デフレ下の増税は消費や投資をさらに萎縮させ、個人や企業の所得や収益を減らす。97年の消費税増税の数年後には所得税、法人税を合わせた税収が大幅減収となり、減収額は消費税増収分をはるかにしのいだ。増税により財政収支は逆に悪化し、それこそ日本国債の信認が失われよう。
◆震災憂慮は“言い訳”
もっと愕然(がくぜん)とさせられたのは、3月11日の東日本大震災の衝撃についての考察の欠如である。報告書の末尾に添付されている「有識者の意見」の中で、大震災の影響を憂慮する声が言い訳程度に散見される程度である。
消費税増税のタイミングについては、景気の上昇局面が適切だと論じている。大震災後は、いわゆる復興需要の影響で見かけ上は経済指標が来年は好転するとの見方が多いが、それを増税のタイミングだと言わんばかりである。多くの企業が円高や電力不足を背景に国内向け投資をあきらめ、海外投資に走っている。生産と消費の反転はあるとしても一時的で、増税実施後には急速に減退しよう。
一方、東日本大震災復興構想会議(議長・五百旗頭真防衛大学校長)による「復興への提言」付属の資料には「阪神淡路大震災とのマクロ経済環境の違い」編が挿入されている。そこでは、名目GDPについて、阪神淡路489兆円(94年度)と東日本大震災479兆円(2010年度見通し)と対比している。だが、16年前よりも10兆円も経済規模が少ないその異常さに何の説明も加えていない。その代わり、国地方の長期債務残高、国債の格付けの悪化ぶりなど財源の制約ばかり盛り込んでいる。

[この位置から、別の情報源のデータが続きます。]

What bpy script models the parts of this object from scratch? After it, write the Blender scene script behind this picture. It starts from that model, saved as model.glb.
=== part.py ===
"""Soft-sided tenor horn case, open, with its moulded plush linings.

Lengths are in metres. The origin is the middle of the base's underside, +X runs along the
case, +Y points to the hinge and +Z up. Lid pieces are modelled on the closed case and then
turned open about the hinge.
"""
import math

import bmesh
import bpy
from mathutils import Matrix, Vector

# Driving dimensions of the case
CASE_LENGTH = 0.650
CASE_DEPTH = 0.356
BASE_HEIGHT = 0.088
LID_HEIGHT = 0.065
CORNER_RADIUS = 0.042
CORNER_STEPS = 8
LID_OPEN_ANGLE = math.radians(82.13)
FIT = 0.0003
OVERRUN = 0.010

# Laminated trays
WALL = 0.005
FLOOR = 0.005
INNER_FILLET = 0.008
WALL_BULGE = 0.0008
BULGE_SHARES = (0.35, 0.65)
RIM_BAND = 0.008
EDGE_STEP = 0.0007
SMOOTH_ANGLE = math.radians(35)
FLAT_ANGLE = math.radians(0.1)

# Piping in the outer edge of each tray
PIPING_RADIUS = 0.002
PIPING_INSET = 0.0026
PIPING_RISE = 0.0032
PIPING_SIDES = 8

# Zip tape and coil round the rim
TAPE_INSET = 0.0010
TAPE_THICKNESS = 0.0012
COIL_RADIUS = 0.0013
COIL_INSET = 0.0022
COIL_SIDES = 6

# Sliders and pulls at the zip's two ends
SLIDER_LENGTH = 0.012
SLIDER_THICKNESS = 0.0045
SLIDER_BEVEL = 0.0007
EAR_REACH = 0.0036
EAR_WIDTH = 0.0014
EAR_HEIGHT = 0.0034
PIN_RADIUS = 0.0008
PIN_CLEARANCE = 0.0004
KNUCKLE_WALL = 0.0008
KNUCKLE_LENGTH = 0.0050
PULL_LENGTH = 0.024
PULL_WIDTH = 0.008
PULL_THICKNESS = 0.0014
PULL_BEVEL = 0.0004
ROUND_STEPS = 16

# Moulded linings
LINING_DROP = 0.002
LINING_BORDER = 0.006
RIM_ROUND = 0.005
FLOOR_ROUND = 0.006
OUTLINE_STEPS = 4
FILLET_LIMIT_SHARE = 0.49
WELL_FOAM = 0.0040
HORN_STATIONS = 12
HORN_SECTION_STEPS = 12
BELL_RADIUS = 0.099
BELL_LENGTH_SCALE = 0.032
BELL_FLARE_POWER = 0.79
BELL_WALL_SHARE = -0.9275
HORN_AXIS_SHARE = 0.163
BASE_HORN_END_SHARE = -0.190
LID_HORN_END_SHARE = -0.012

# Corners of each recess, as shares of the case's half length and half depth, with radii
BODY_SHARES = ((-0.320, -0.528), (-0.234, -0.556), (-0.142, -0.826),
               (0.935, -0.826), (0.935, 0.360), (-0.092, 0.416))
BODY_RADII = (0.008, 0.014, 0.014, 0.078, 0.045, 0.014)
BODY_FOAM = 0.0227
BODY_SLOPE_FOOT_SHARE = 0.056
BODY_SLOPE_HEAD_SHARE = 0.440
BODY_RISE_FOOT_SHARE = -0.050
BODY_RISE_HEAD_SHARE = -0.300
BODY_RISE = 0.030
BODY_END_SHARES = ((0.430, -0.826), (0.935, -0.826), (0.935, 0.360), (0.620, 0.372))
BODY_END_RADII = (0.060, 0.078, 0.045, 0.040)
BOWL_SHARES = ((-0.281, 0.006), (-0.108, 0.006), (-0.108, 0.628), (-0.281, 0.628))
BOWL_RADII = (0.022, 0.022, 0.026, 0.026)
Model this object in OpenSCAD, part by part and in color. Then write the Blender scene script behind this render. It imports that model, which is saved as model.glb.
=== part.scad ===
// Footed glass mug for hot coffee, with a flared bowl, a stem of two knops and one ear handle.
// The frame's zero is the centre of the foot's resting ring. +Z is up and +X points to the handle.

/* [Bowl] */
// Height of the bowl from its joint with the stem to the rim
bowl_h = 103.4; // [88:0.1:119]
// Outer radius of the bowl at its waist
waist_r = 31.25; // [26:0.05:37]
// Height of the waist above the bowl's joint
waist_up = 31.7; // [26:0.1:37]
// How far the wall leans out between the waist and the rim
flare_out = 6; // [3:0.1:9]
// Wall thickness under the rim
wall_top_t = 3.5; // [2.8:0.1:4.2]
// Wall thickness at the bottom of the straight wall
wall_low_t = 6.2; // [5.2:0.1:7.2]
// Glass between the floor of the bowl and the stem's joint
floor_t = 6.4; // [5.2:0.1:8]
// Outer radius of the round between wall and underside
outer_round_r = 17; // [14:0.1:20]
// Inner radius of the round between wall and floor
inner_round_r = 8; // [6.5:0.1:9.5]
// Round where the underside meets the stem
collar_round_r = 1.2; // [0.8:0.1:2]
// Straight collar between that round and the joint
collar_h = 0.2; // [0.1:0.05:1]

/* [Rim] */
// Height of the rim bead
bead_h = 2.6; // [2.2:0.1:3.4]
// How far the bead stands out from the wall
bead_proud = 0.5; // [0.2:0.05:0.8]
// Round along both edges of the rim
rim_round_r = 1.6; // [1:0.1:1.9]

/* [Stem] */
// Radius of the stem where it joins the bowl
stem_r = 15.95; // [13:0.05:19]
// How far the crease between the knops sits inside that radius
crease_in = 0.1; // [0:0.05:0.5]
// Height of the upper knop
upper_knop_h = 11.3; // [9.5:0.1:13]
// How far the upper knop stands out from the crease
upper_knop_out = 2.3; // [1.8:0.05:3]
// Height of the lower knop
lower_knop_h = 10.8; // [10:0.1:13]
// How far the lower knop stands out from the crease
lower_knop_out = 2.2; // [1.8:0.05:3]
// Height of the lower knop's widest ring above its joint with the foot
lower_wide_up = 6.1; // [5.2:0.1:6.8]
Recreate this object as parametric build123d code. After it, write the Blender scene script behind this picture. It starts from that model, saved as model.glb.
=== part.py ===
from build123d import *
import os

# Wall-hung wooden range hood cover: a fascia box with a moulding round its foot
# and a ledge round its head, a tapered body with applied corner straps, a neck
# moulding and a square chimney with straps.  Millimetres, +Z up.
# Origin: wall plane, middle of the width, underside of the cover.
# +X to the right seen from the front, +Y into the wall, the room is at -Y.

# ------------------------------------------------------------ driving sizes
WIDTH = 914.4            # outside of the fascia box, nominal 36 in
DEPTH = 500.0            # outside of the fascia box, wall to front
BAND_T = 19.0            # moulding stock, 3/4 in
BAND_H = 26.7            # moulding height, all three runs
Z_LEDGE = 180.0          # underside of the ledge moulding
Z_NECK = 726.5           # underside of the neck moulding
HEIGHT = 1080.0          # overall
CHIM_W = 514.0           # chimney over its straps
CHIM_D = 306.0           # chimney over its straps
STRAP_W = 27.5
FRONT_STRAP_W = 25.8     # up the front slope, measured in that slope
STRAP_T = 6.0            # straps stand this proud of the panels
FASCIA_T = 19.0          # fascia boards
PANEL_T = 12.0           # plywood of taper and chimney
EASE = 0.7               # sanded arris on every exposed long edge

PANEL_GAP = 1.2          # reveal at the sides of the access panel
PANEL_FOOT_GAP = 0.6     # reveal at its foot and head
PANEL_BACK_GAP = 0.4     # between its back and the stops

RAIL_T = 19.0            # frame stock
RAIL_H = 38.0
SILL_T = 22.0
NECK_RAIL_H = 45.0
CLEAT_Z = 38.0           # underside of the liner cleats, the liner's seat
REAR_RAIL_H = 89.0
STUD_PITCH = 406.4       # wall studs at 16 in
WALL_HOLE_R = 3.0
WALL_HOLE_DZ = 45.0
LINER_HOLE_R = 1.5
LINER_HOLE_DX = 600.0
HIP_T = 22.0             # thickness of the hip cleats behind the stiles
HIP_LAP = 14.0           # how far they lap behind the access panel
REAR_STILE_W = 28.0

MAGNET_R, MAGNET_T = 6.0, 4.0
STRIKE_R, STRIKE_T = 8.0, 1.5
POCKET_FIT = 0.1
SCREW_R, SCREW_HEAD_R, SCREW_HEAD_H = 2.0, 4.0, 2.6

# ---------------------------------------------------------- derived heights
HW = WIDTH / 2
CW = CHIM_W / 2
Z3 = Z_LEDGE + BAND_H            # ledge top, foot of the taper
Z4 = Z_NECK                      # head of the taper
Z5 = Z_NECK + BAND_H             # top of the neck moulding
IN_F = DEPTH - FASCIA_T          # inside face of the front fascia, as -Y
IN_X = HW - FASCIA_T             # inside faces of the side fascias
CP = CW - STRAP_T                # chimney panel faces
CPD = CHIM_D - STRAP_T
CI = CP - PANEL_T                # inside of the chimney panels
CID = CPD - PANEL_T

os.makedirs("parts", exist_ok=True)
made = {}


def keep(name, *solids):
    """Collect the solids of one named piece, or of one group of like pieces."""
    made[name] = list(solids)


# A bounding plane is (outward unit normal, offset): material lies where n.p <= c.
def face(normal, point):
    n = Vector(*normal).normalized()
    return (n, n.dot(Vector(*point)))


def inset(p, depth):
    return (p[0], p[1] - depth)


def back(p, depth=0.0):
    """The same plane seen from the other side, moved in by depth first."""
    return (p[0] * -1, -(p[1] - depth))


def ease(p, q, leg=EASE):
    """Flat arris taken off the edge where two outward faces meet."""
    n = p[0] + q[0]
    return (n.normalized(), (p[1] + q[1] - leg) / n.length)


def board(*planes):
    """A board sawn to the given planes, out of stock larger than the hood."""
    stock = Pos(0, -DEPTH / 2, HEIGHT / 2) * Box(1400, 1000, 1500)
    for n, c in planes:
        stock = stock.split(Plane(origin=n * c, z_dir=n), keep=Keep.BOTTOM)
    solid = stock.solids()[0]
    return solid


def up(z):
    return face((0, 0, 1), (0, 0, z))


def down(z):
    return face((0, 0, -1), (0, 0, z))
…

報告書のどこにも「デフレ」、あるいは「デフレーション」の一言も出てこない。その代わり、「再生」という言葉は77回、「復興」は258回も繰り返し出てくる。内容のない言葉だけが呪文のように唱えられている。
◆シナリオ通りの会議
委員の一人は述懐する。「いや、実際の会合では増税の意見はほとんど出なかった。なのに、財務省主導の事務当局が財源は増税によるとメディアにブリーフィングしていた」と、いかにも無責任な評論家そのものだ。事務当局が書いたシナリオ通り、会議は踊った。五百旗頭議長は、4月14日の初回会合の後、「復興のための増税」案を記者発表した。「まず増税ありき」の路線は以来、一貫してきた。
ことあるごとに増税論にくみしてきた菅直人首相は提言を唯々諾々と受け入れ、退陣しても次期首相に引き継ぎ、日本を自滅に導くだろう。
せめて、国会の与野党議員たちは、「まるで災害という傷を負った子供に重荷を持たせ、将来治ったら軽くするといっているに等しい」という浜田宏一米エール大学教授の痛烈な批判に耳を傾けてほしい。